EDIT: To further investigate the problem, I also tested using a file from another host. It appears that changing the host will change the result.

>>> fn_h = '\\\\host\\share\\file'
>>> f_h = open(fn_h, 'r')
>>> hashlib.md5(f_h.read()).hexdigest()
'f23ee2dbbb0040bf2586cfab29a03634'

...but then I tried a different file on the new host, and got a new result!

>>> fn_i = '\\\\host\\share\\different_file'
>>> f_i = open(fn_i, 'r')
>>> hashlib.md5(f_i.read()).hexdigest()
'a8ad771db7af8c96f635bcda8fdce961'

So, now I'm really confused. Could it have something to do with the fact that the original host is a \\host.com format and the new host is a \\host format?


Solution

  • I did some additional research based on the comments and answers everyone provided.
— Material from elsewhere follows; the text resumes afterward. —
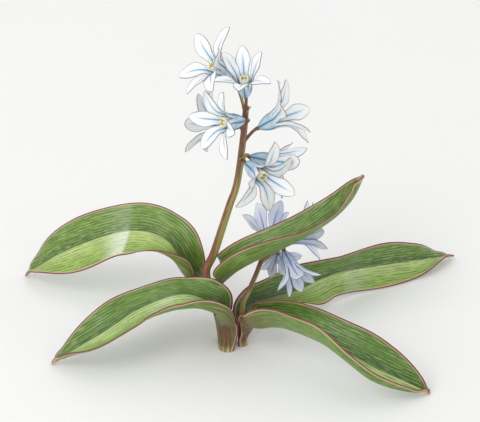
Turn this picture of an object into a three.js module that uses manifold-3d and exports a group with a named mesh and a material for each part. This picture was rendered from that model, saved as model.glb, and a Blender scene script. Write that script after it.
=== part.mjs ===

I decided I needed to study permutations of these two features of the code:

    1. A raw string literal is used for the path name, i.e. whether or not:
      A. The file path string is raw with single backslashes in the path, vs.
      B. The file path string is not raw with double backslashes in the path

      (FYI to those who don't know, a raw string is one which is proceeded by an "r" like this: r'This is a raw string')

    2. The open function mode is r or rb.
      (FYI again to those who don't know, the b in rb mode indicates to read the file as binary.)

    The results demonstrated:

    • The string literal / backslashes make no difference in whether or not the hashes of different files are different
    • My error was not opening the file in binary mode. When using rb mode in open, I got different results.

    Yay! And thanks for the help.